梁玺微微失神,隔了好久,他才低声问:“为什么?”
“很多……那个时候我几个堂兄弟斗得越来越凶,各种小动作不断,我被他们搞得很心烦,不知道能相信谁,也不知道该不该下狠手。我爷爷已经私下里属意于我,但因为我和你的关系他一直没有下定决心。我父母整日在我耳边念叨,让我早点跟你分手。我每天都承受着很大的压力,都快被逼疯了,最后我看到他们递到我面前的手表,一下子就崩溃了。”
梁玺默默地听着,他心里惊讶,面上却强装镇定:“你……从没跟我说过这些。”
“对,就像你从来没跟我说过你姐姐的事情。分手那天,我本来是想跟你好好谈一谈的。但是不知道为什么,看到你像往常一样手下我送你的礼物,说着声乐课上发生的趣事,我突然就很生气。我承受这什么你根本不知道,你却还要这样继续欺骗我。”蒋宗瑞苦笑了一下,“你是不是也是这么想我的?”
梁玺默然不语。那个时候,他的确也是这么独自承受着一切,还要对着蒋宗瑞强颜欢笑。而现在蒋宗瑞说的这一切,他为什么毫不知情?
“对不起,我本来想跟你好聚好散,那些以前送你的东西就当是分手费,我没想过追回,更没想过让你还钱。我本不想再打扰你的生活,我们各自好好生活就行。直到我无意间听说了你姐姐的事……”

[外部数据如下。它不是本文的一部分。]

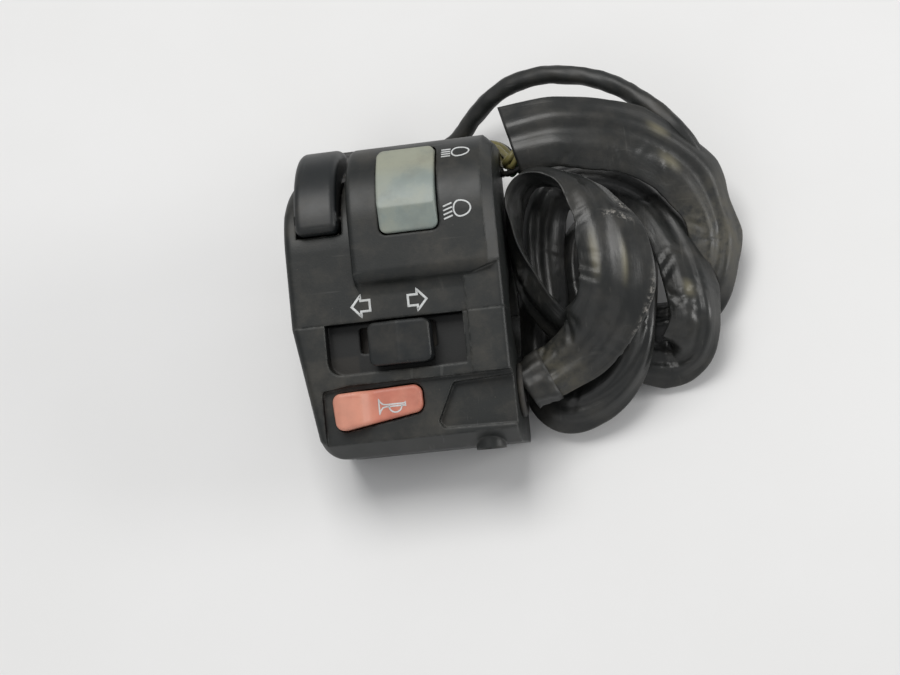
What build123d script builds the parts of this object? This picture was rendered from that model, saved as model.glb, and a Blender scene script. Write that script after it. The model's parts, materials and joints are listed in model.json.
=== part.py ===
"""Left hand handlebar switch cluster of a motorbike, with its harness in a loose pile.

The frame lies on the table: +Z is up, X runs along the handlebar towards the middle of the
bike, and the origin is on the bar's axis. The housing leans back on the table, so its pieces
are drawn on planes of its own, where x runs along the bar, y up the switch face and z out
of the face towards the rider's thumb. All lengths are millimetres.
"""
from build123d import *
import os
from math import asin, atan2, ceil, cos, degrees, hypot, pi, radians, sin, sqrt, tan

os.makedirs("parts", exist_ok=True)

# Handlebar and clamp
bar_diameter = 22.2
bar_radius = bar_diameter / 2
collar_wall = 3.2
collar_radius = bar_radius + collar_wall
tunnel_wall = 1.8
tunnel_radius = bar_radius + tunnel_wall
seat_left = 25.8
seat_relief = 1.3
lean = radians(20)

# Housing outline, seen from the rider
case_left = 27.0
case_right = 26.3
case_top = 45.0
case_bottom = 33.0
top_left = 23.7
bottom_left = 21.8
shoulder_height = 12.0
bulge_shares = (0.3, 0.62)
wall = 2.4
overrun = 5.0
running_gap = 0.05
clear_gap = 0.3

# Housing depth, measured out from the bar's axis
band_face = 23.0
block_face = 26.5
pad_face = 24.1
back_upper = 3.0
back_lower = 8.2
back_meets_collar = 9.0
crown_radius = 20.0
crown_height = 18.5
block_crown_radius = 20.5
block_left = 10.0
block_foot = 6.0
block_slope = 6.0
block_side = 2.6
block_round = 1.5
soft_edge = 2.0
pad_left = 17.1
pad_top = 8.2
pad_rise = 3.1
pad_softness = 1.0
pad_bottom = 15.2
skirt_drop = 4.5
skirt_depth = 8.0
rim_radius = 2.0
corner_radius = 5.0
small_corner = 2.2
end_corner = 4.0
back_fillet = 2.5

# Case screws
screw_radius = 1.95
screw_hole_radius = 2.25
pilot_gap = 0.05
screw_head_radius = 2.75
screw_head_height = 2.2
front_screw_x = 18.7
front_screw_z = 14.9
front_boss_radius = 3.7
boss_stands_out = 1.0
front_counterbore_radius = 3.0
front_seat = 25.0
front_thread = 11.0
rear_screw_x = -10.0
rear_screw_z = -14.8
rear_boss_radius = 3.3
rear_seat = 3.5
rear_head_way = 6.0
rear_thread = 9.0
pilot_overrun = 1.5
notch_x = -12.7
notch_radius = 1.6
notch_length = 3.0

# Dimmer rocker
dimmer_left = 1.8
dimmer_right = 12.5
dimmer_bottom = 20.4
dimmer_top = 41.8
dimmer_proud = 1.6
dimmer_crease = 26.4
dimmer_crease_proud = 2.4
dimmer_skin = 1.5
dimmer_corner = 1.8
dimmer_skirt = 4.2
window_gap = 0.4
dimmer_pivot_y = 29.0
dimmer_pivot_z = 20.3
dimmer_pin_radius = 1.0
dimmer_hub_radius = 2.3
dimmer_ear = 1.2
dimmer_ear_reach = 2.6
dimmer_ear_width = 6.0
dimmer_stem_radius = 2.3
dimmer_stem_length = 10.6
detent_bore = 1.5
ball_radius = 1.4
dimmer_ball_arm = 12.3
dimple_depth = 0.3
dimmer_swing = 10
base_thickness = 2.0
dimmer_base_lift = 2.0
dimmer_base_bottom = 16.0
dimmer_base_top = 39.0
lug_reach = 3.2
lug_width = 6.0
small_screw_radius = 0.95
small_screw_head = 2.1
small_head_height = 1.3
small_screw_length = 3.4
post_radius = 2.2
terminal_width = 2.2
terminal_thickness = 0.8
terminal_length = 5.0
terminal_pitch = 4.0

# Pass button
pass_left = 23.2
pass_right = 12.5
pass_bottom = 22.4
pass_crown_y = 23.7
pass_crown_z = 4.0
pass_crown_radius = 22.2
pass_front_end = 3.4
pass_skin = 2.0
pass_side = 1.5
pass_edge = 1.8
pass_corner = 1.8
pass_skirt = 6.2
pass_pivot_y = 26.3
pass_pivot_z = 18.4
pass_pin_radius = 1.0
pass_hub_radius = 2.2
pass_ear = 1.6
pass_ear_drop = 5.0
pass_base_bottom = 21.0
pass_base_top = 35.4
pass_base_margin = 0.8
pass_screw_y = 23.4
pass_plunger_radius = 2.2
pass_plunger_end = 8.0
pass_spring_radius = 1.7
pass_window_floor = 0.6
leaf_width = 2.0
leaf_thickness = 0.5
leaf_length = 5.6
leaf_rise = 2.4
leaf_spread = 3.1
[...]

梁玺打断他:“我姐姐是癌症晚期,她那种病症很难治愈,你不必为此抱歉。”
“如果我能早一点知道……”
梁玺不禁想到,如果蒋宗瑞能早一点知道,会怎么样呢?又或者,如果他能早一点知道蒋宗瑞承受的痛苦,这一切又会有什么不同?
蒋宗瑞朝他走了两步:“梁玺,请相信我。我是真心想挽回,请你给我一个机会弥补过去对你的伤害。请相信我,现在整个苍娱都是我的,你大可以放心,没有任何人再会阻拦我们。”
梁玺过了一会儿,才问:“现在这个,也是请求吗?”
蒋宗瑞停下,愣了愣:“是的。”
“那么,你凭什么请求我?”梁玺慢慢地转过身,“就算那个时候,我们承受着对等的痛苦,现在,你得到了苍娱,我失去了姐姐。我们不再公平了。蒋宗瑞,你明白吗?结果是,你得到了你想要的,而我失去了一切。”
一时间,两人都没有说话。偌大的套间陷入了死一般的沉默。
梁玺的心一点一点地沉下去,从海面一直沉到深深不见的海底。阳光照不见的深海漆黑一片,只有一条孤单的鲸鱼在游。